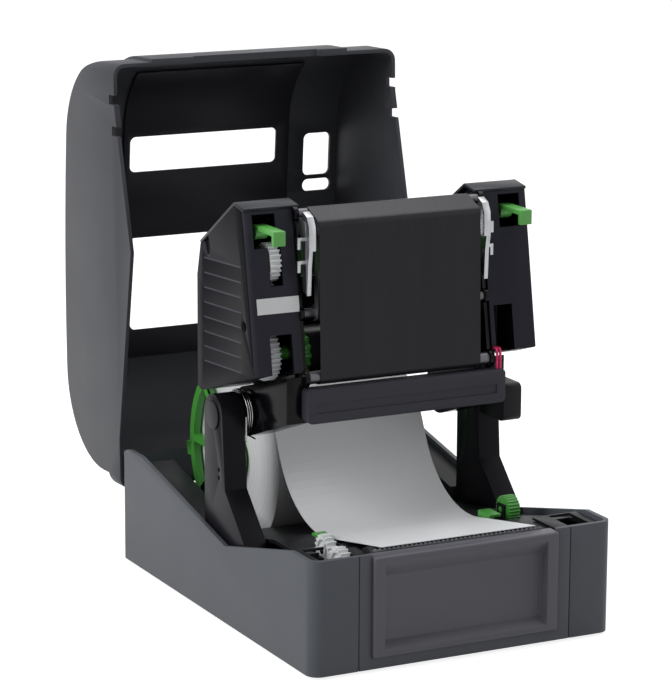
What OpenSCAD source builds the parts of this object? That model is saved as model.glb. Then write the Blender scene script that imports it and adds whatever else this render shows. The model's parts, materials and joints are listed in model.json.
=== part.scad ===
// Desktop label printer with its lid and its printing mechanism swung open.
// X runs to the printer's right, Y to its rear, Z up. Millimetres.
// The origin is the centre of the lower case's flat underside.

/* [Case] */
// Width of the bay at each side, from the mechanism's wall to the case's side
side_w = 37; // [36.5:0.5:42]
// Depth of the case, front to rear
case_d = 280; // [278:1:300]
// Height of the case's front wall
front_h = 70; // [69:0.5:72]
// Height of the seam where it dips at the sides
valley_h = 48.8; // [48:0.2:51]
// Distance of the dip behind the front face
valley_run = 119; // [115:1:122]
// Depth of the level part of the rim behind the front face
deck_run = 28; // [24:1:32]
// Wall thickness of the case
wall = 3; // [2.4:0.1:3.4]
// Radius of the upright corners
corner_r = 8; // [4:0.5:10]
// Height of a rubber foot below the case
foot_h = 2; // [1:0.5:5]
// Radius of a rubber foot
foot_r = 8; // [6:0.5:10]

/* [Lid] */
// Distance of the lid's hinge from the rear face, also the radius of the rear rim
hinge_in = 15; // [14.6:0.1:15.4]
// Height of the lid's hinge
hinge_z = 60; // [59:0.5:61]
// Angle through which the lid stands open
lid_angle = 92; // [86:1:93]
// Radius of the lid's rounded nose
nose_r = 60; // [57:1:62]
// Radius of the roof's crown, front to rear
crown_r = 1300; // [1200:10:1400]
// Radius of the lid's rounded tail
tail_r = 60; // [58:1:62]
// Height of the closed lid's top beside its raised middle
lid_top = 164; // [163:0.5:168]
// Wall thickness of the lid
lid_wall = 2.5; // [2:0.1:2.8]
// Height by which the middle of the roof stands proud
hump_h = 2; // [1:0.5:4]

/* [Mechanism] */
// Height of the mechanism's pivot
pivot_z = 125; // [124:0.5:126]
// Distance of the pivot behind the case's middle
pivot_y = 5.5; // [4:0.5:7]
// Length of the mechanism above its pivot
mech_l = 134.9; // [133:0.1:136]
// Reach of the mechanism in front of its pivot
mech_f = 60.2; // [59:0.1:61]
// Reach of the mechanism behind its pivot
mech_b = 22.5; // [21:0.1:23]
// Thickness of an upright arm
arm_t = 15; // [13:0.5:16]
// Radius of an arm's round head
arm_r = 13; // [12:0.5:13.5]
// Radius of the pins that the mechanism turns on
pivot_r = 5; // [4:0.25:6]
// Gap between arm and mechanism, which holds the torsion spring
spring_gap = 7; // [6.8:0.1:8]

/* [Media] */
// Outer radius of the label roll
roll_r = 60; // [50:1:61]
// Width of the labels
label_w = 104; // [96:1:106]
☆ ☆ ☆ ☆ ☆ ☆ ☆
Some lines of the data above may hold the word "that"; report how many do, and nothing else.

ANSWER TO THE PROBLEM -
2